Though fighting a ferocious war on terrorism, the Egyptian army and security forces have been largely left to fight the war on their own, with much of the country’s media and many of its institutions acting like spectators or armchair experts whose recommendations may lead to further extremism.

This can be seen in the media’s obsession with leading witch-hunts against various figures across the country. Anyone who attempts to mobilise the country in favour of change and reform is met with storms of criticism, witch-hunts, and even lawsuits from media anchors, lawyers and politicians who may utilise loopholes in the law or the blasphemy law to hunt down such reformers.

Not satisfied with the current assortment of unconstitutional laws that contradict the freedom of speech embodied in the 2014 constitution, some MPs are obsessed with proposing even stricter laws that curb freedom of expression and worship in the name of national security. Among these laws proposed by the parliament’s Religions Committee is a law that prohibits atheism and introduces prison sentences or fines for those publicly professing it.

MPs unintentionally catering to the needs of extremists under the pretext of upholding ethics are the last thing Egypt needs during its war on terrorism. After all, most Egyptians rose up in 2013 to oust the Muslim Brotherhood and its ilk from power, and many of them cannot fathom why MPs are now proposing strict religious laws on sometimes ridiculous pretexts.
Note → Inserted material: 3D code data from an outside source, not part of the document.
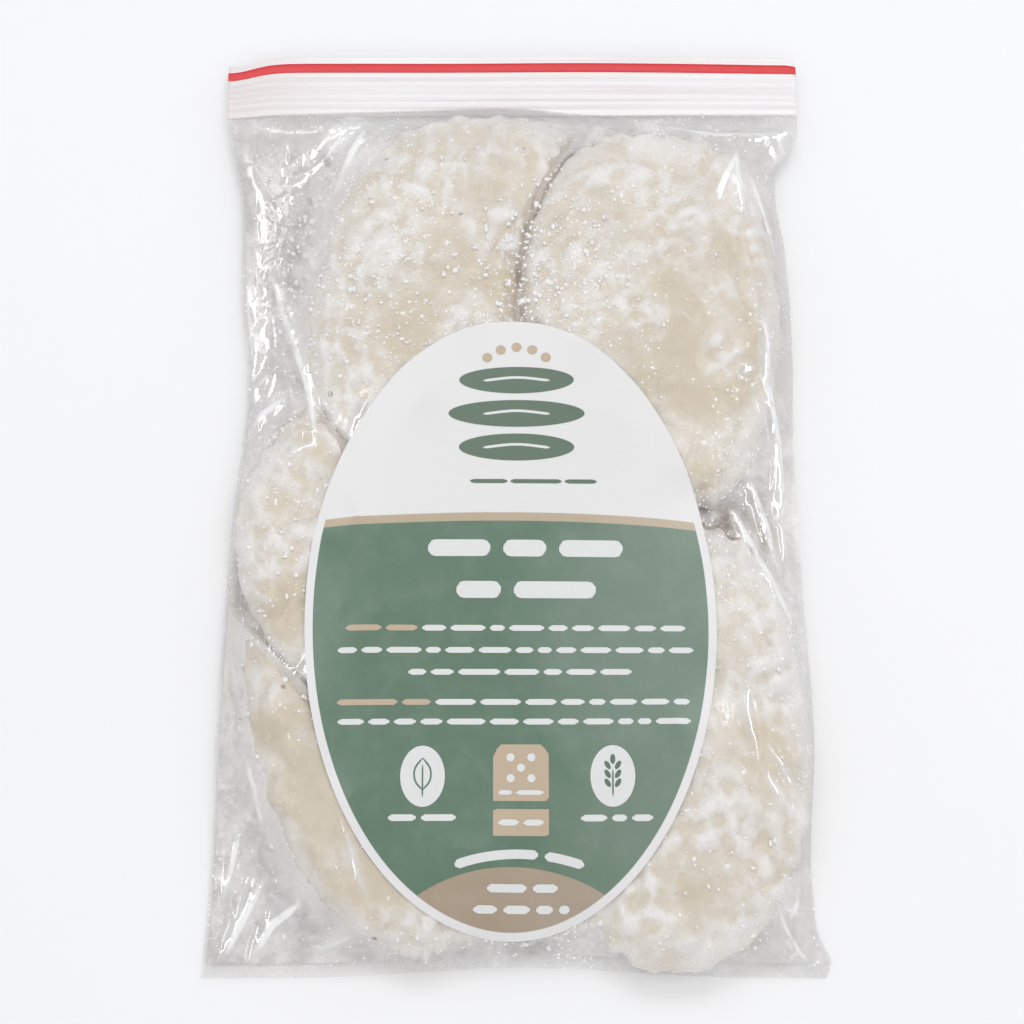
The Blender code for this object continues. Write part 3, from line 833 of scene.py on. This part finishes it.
# creases are whitened along their crests: partly the whitening of creased film, partly a painted highlight
crease_share = value_on(tree, "crease")
crest_glint_breakup = ramp_of(tree, noise(tree, where, 150.0), 0.35, 0.6, 0.35, 0.85)
crest_whitening_and_painted_glint = times(tree, ramp_of(tree, crease_share, 0.25, 1.0), crest_glint_breakup)
haze_share = plus(tree, haze_share, crest_whitening_and_painted_glint, True)
haze_tone = colour_mix(tree, crest_whitening_and_painted_glint, haze_tone, (0.97, 0.97, 0.975))
place = add(tree, "ShaderNodeSeparateXYZ", {"Vector": where}).outputs
# the haze is thicker at the mouth and the right side: painted light on the shaded band under the zip and on
# the right flank
haze_share = plus(tree, haze_share, ramp_of(tree, place["Y"], 0.110, 0.134, 0.0, 0.25), True)
haze_share = plus(tree, haze_share, ramp_of(tree, place["X"], 0.084, 0.096, 0.0, 0.30), True)
# the shine is sharp on loose film and on creases, and dull where the film clings
clear = add(tree, "ShaderNodeBsdfTransparent", Color=(0.975, 0.972, 0.970, 1.0))
haze = add(tree, "ShaderNodeBsdfDiffuse", {"Normal": crinkled, "Color": haze_tone})
dull = ramp_of(tree, gap_wide, 1.2, 3.6, 0.30, 0.06)
gloss = add(tree, "ShaderNodeBsdfGlossy", {"Normal": crinkled, "Roughness": dull})
mirror_share = add(tree, "ShaderNodeFresnel", {"Normal": crinkled}, IOR=1.85).outputs[0]
mirror_share = times(tree, mirror_share, ramp_of(tree, gap_wide, 1.2, 3.6, 0.25, 1.0))
mirror_share = times(tree, mirror_share, ramp_of(tree, crease_share, 0.05, 0.5, 0.7, 1.5))
hazy_film = shader_mix(tree, haze_share, clear, haze)
glossy_film = shader_mix(tree, mirror_share, hazy_film, gloss)
# light on its way to and from the filling passes straight through, a little dimmed
lamp_light = add(tree, "ShaderNodeBsdfTransparent", Color=(0.915, 0.91, 0.905, 1.0))
light_path = add(tree, "ShaderNodeLightPath").outputs
lighting = maths(tree, "MAXIMUM", light_path["Is Shadow Ray"], light_path["Is Diffuse Ray"])
surface(tree, shader_mix(tree, lighting, glossy_film, lamp_light))
film.data.materials.append(film_look)
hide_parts("bag")
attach(film, "root")


def on_film(x, y):
    """Height of the front film at points in plan, read between the grid's points."""
    place_u, place_w = bag_place(x, y)
    i = np.clip(np.interp(place_u, columns, np.arange(columns.size)), 0, FILM_CELLS[0] - 1e-6)
    j = np.clip(place_w * FILM_CELLS[1], 0, FILM_CELLS[1] - 1e-6)
    i0, j0 = i.astype(int), j.astype(int)
    a, b = i - i0, j - j0
    return (
        film_front[i0, j0] * (1 - a) * (1 - b)
        + film_front[i0 + 1, j0] * a * (1 - b)
        + film_front[i0, j0 + 1] * (1 - a) * b
        + film_front[i0 + 1, j0 + 1] * a * b
    )


# Frost and flour: what has come off the arepas. A thin crumbly bed of it lies on the back film
# between them, and white crumbs stick to the dough and to the inside of the front film, thick in a
# few drifts. The crumbs are one mesh of jittered twenty-sided grains.

BED_CELLS = (240, 352)
BED_BACK_STEP = 4
BED_REACH = 0.985
BED_THIN, BED_LUMPS, BED_HEAP, BED_FULL = 0.3, 1.8, 14.5, 20.0
BED_OFF_FILM = 0.1

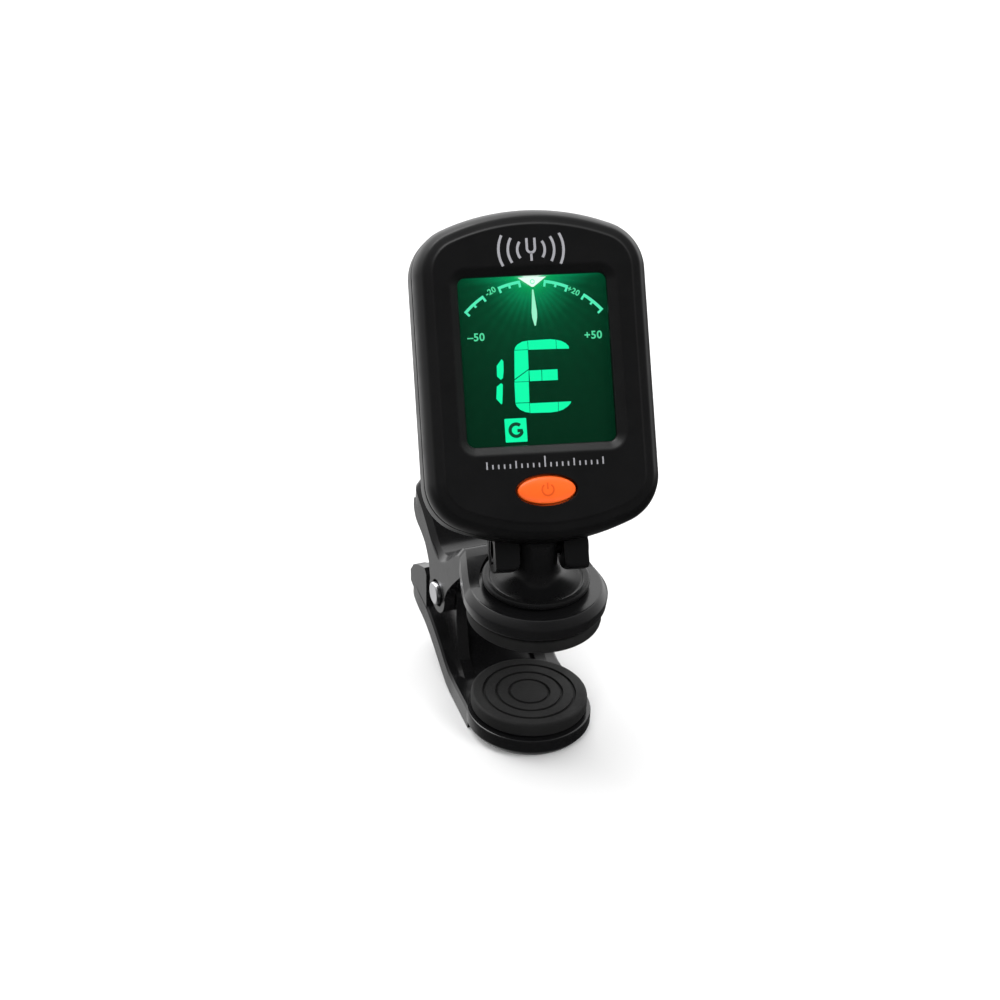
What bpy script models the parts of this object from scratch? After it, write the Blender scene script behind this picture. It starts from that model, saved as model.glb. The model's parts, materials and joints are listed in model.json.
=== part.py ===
"""Clip-on guitar tuner: a tilting, swivelling head on a spring clip.

Lengths below are in millimetres and angles in degrees; finish() scales each mesh to metres.

Frame: the origin is the centre of the upper pad's clamping face, +Z runs up the swivel axis and
+Y runs along the clip from the jaw to the finger levers.

Three empties carry the moving groups: swivel_axis (post), tilt_axis (head, a child of the swivel)
and jaw_axis (lower arm). The head is drawn upright in its own frame: the origin is on the tilt
axis, +X is along it, +Z is up the face, and depth d behind the face lies at y = FACE_Y + d.
"""

import math

import bmesh
import bpy
from mathutils import Vector

MM = 0.001
GAP = 0.3                     # air left between neighbouring pieces

# Pose at rest
SWIVEL_ANGLE = -12.3          # head's turn about the swivel axis
TILT_ANGLE = -38.3            # head's lean back from upright

# Head
HEAD_HALF_WIDTH = 16.1
HEAD_HALF_HEIGHT = 22.8
HEAD_CENTRE_Z = 23.0          # above the tilt axis
END_RADIUS = 31.4             # bow of the top and bottom edges
CORNER_RADIUS = 6.9
HEAD_DEPTH = 12.8
FACE_Y = -10.5                # face plane, in front of the tilt axis
WALL = 1.5
FRONT_DEPTH = 4.2             # depth of the parting line
WINDOW_X, WINDOW_Z = 10.3, 11.6
WINDOW_CENTRE_Z = 24.9
BUTTON_X, BUTTON_Z = 3.98, 1.86
BUTTON_CENTRE_Z = 7.0
BUTTON_TRAVEL = 0.5
BUTTON_FLANGE_X, BUTTON_FLANGE_Z = 4.9, 2.35
SCREW_X = 10.9
SCREW_Z = (6.1, 39.9)
BOARD_DEPTH = 6.0
BOARD_THICKNESS = 0.8

# Coin cell, its bay and the sliding cover
CELL_RADIUS, CELL_THICKNESS = 10.0, 3.2
CELL_CENTRE_Z = 31.4
CELL_DEPTH = 7.7
COVER_HALF_WIDTH = 10.6
COVER_BOTTOM_Z = 20.4
COVER_DEPTH = 11.2
REAR_FLOOR_DEPTH = 9.9

# Tilt joint
TILT_AXIS_Z = 11.45           # above the clamping face
EAR_RADIUS = 3.3              # round behind, nearly square in front
EAR_CORNER = 0.7
EAR_INNER, EAR_OUTER = 3.1, 6.5
NECK_RADIUS = 2.8

# Upper arm
DISC_RADIUS = 10.1
DISC_TOP_RADIUS = 9.25
DISC_TOP, DISC_SHOULDER, DISC_BOTTOM = 5.5, 4.3, 2.3
WELL_RADIUS = 7.85            # round recess that clears the turning dish
ARM_HALF_WIDTH = 8.2
CHEEK_INNER = 6.6
EDGE_CHAMFER_X, EDGE_CHAMFER_Z = 0.8, 1.1

# Jaw pivot, lower arm and pads
PIVOT_Y, PIVOT_Z = 15.8, -4.8
PIVOT_BOSS_RADIUS = 2.9
PIN_RADIUS = 1.2
PIN_HEAD_RADIUS, PIN_HEAD_SEAT, PIN_RECESS_RADIUS = 1.65, 0.7, 2.0
JAW_GAP = 13.0                # opening at rest
LOWER_DISC_RADIUS = 8.8
LOWER_CHEEK_OUTER, LOWER_CHEEK_INNER = 6.3, 4.7
UPPER_PAD_RADIUS, LOWER_PAD_RADIUS = 9.4, 8.2
PAD_THICKNESS = 2.0

# Torsion spring
WIRE_RADIUS = 0.42
COIL_RADIUS = 2.35
COIL_TURNS = 6
COIL_HALF_LENGTH = 3.3


# ---------------------------------------------------------------- scene and objects

def clear_scene():
    for thing in list(bpy.data.objects):
        bpy.data.objects.remove(thing, do_unlink=True)


def material(name, colour, roughness, metallic=0.0):
    """One Principled material, its colour given as linear red, green, blue."""
    mat = bpy.data.materials.new(name)
    mat.use_nodes = True
    shader = mat.node_tree.nodes["Principled BSDF"]
    shader.inputs["Base Color"].default_value = (*colour, 1.0)
    shader.inputs["Roughness"].default_value = roughness
    shader.inputs["Metallic"].default_value = metallic
    return mat


def empty(name, location, rotation_x=0.0, rotation_z=0.0, parent=None):
    axis = bpy.data.objects.new(name, None)
    bpy.context.collection.objects.link(axis)
    axis.empty_display_size = 5 * MM
    axis.location = [value * MM for value in location]
    axis.rotation_euler = (math.radians(rotation_x), 0.0, math.radians(rotation_z))
    axis.parent = parent
    return axis


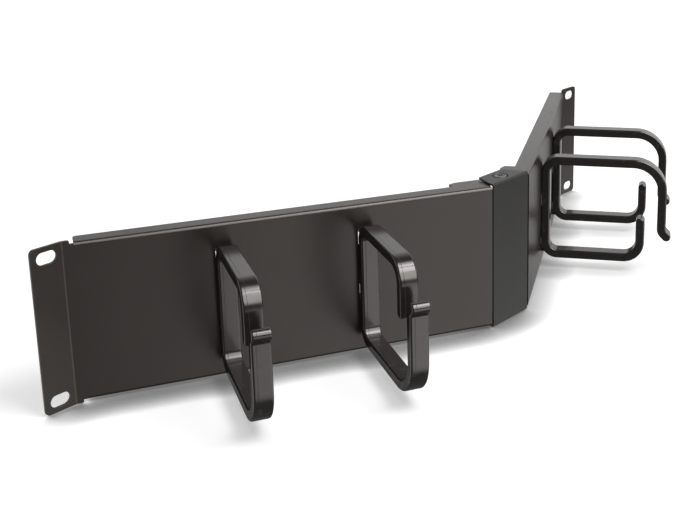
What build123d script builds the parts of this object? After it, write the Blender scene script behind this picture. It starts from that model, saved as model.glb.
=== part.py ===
from build123d import *
from math import cos, hypot, radians, sin, tan
import os

# Angled two-unit cable manager for a 19-inch rack.
# Two folded sheet wings hinge on a folded nose cap, and each wing carries two moulded cable rings.
# The origin is the centre of the rack slots, in the plane of the back faces of the ears.
# X runs along the rack, Y runs to the back of the rack and Z is up.

# Rack sizes
rack_width = 482.6
panel_height = 88.1
slot_to_ear_edge = 8.75
slot_pitch_z = 76.2
slot_length = 11.0
slot_height = 6.6

# Wing sheet
wing_angle = 28.5
wing_sheet = 1.2
wing_bend_inner = 0.8
ear_width = 17.36
ear_bend_inner = 1.6
ear_corner = 2.6
ear_inner_corner = 1.0
flange_depth = 10.2
flange_corner = 1.8
notch_width = 2.0
notch_to_bend = 3.7
notch_below_flange = 0.6

# Hinge tabs and tongues at the nose end of each wing
tab_depth = 19.4
tab_length = 19.8
tab_chamfer_length = 4.7
tab_chamfer_depth = 1.8
tab_corner = 0.8
tongue_end_radius = 6.5
tongue_gap = 0.05

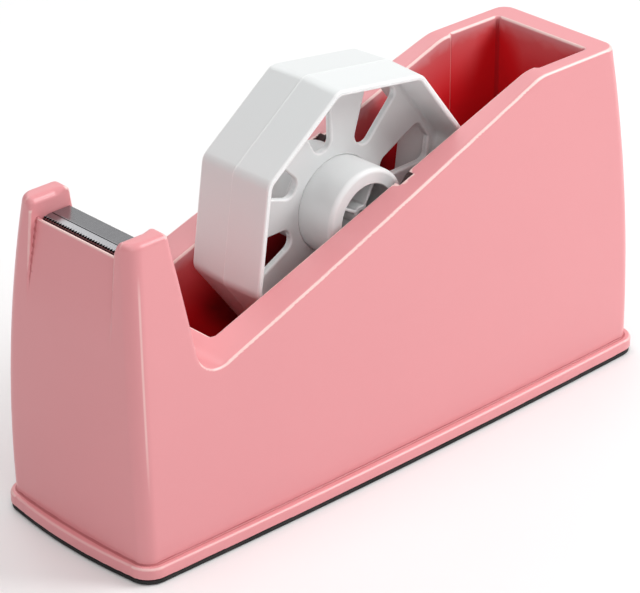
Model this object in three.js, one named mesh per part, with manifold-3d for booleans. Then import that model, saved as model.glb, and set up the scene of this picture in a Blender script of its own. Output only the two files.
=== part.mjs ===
// Weighted desk tape dispenser with an octagonal wheel for 3 inch cores over a hub for 1 inch cores.
// Units are millimetres. The blade end points to -X, the pen compartment to +X, and +Z is up.
// The origin is the middle of the foot, on the surface that the dispenser stands on.
import * as THREE from 'three'
import { mergeVertices } from 'three/addons/utils/BufferGeometryUtils.js'
import Module from 'manifold-3d'

const wasm = await Module()
wasm.setup()

// ---- driving dimensions ---------------------------------------------------------------------
const GAP = 0.3 // kept between neighbouring pieces

const FOOT = { front: 87.25, rear: 87.8, half: 27.8, bowFront: 1.55, bowRear: 1, bowSide: 1.35, radius: 6 }
const FOOT_TOP = 4.5
const FOOT_EDGE = 0.9 // rounding along the foot's top edge
const PAD_THICKNESS = 1.1
const SHELL_BOTTOM = PAD_THICKNESS + GAP

const WALL = 2.4
const WALL_LOW = 5 // height where the low wall size is given
const WALL_TOP = 88 // height of the flat rear top
const LOW = { front: 85.6, rear: 85.6, half: 26 }
const TOP = { front: 82.7, rear: 82.3, half: 20.3 }
const BULGE = { front: 1.6, rear: 0.9, half: 1.6 } // how far the walls swell at mid height
const WALL_RADIUS = 3.6

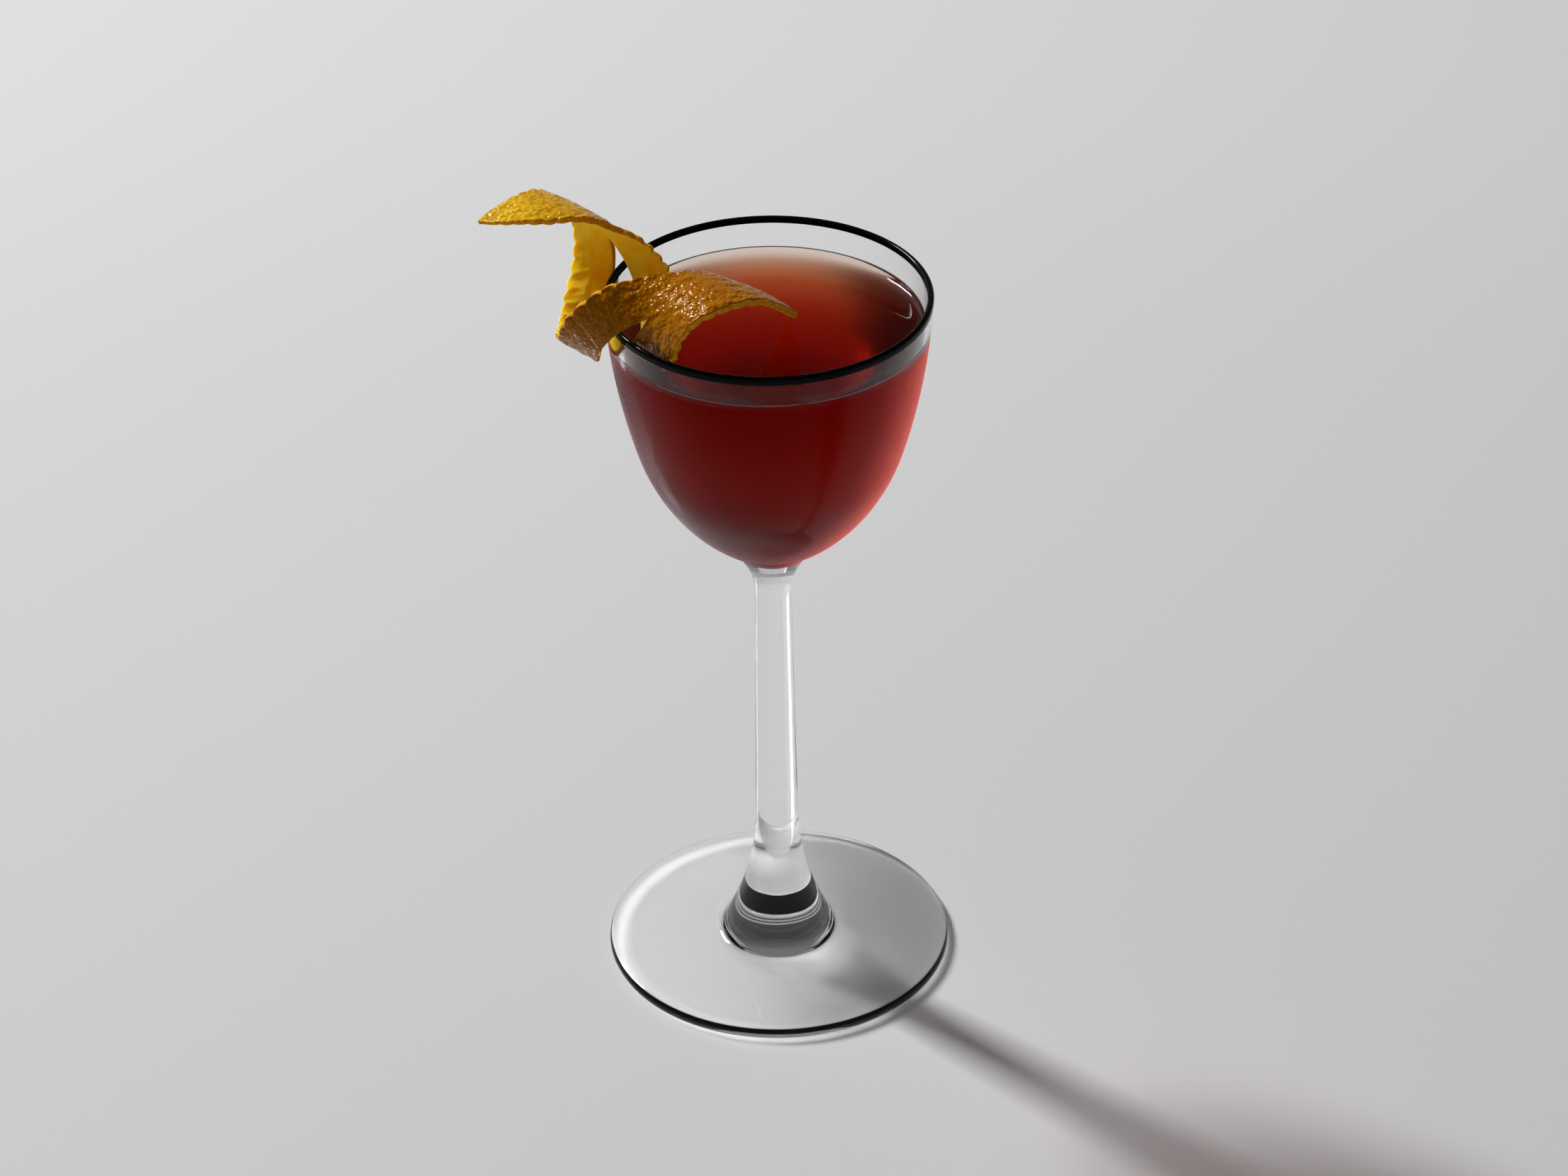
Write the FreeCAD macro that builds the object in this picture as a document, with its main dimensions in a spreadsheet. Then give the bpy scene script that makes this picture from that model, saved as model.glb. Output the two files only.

The Religions Committee’s role on Egypt’s political scene is vague and contradicts articles of the constitution upholding the freedom of worship and belief. It also serves critics of the government due to its proposals for oppressive laws. The committee is a relic of the past, and it now needs to be consigned to history. Tampering with citizens’ freedom of belief and expression regardless of the pretext is a one-way ticket to dictatorship and violence.

The MPs were elected to uphold the laws and the constitution while aiming to solve Egypt’s pressing economic, security and social issues. However, these issues seem to have taken a back seat among the priorities of some MPs who now discuss trifling matters such as video clips on YouTube and waste tax-payers’ money on proposing laws to combat atheism.

The country is in dire need of a parliament that lives up to the challenges facing it and formulates real strategies to combat the extremism that has afflicted it over the past three decades. At the moment, the Egyptian police and army are fighting the war on terrorism almost alone with no serious backup from the media or politicians except clichéd statements of support that are hardly manifested in actions.

Confronting the evil of terrorism must be done by combating all forms of extremism and opening the doors for a secular and liberal society to flourish. That kind of society will be able to shield itself against extremism and terrorism and assist in combating these things more effectively than any new laws. However, unfortunately at the moment the counter-productive status quo that has led to the current wave of extremism is still prevailing within some policy-makers’ minds as they attempt to use the same worn-out initiatives to deal with terrorism while still expecting positive results.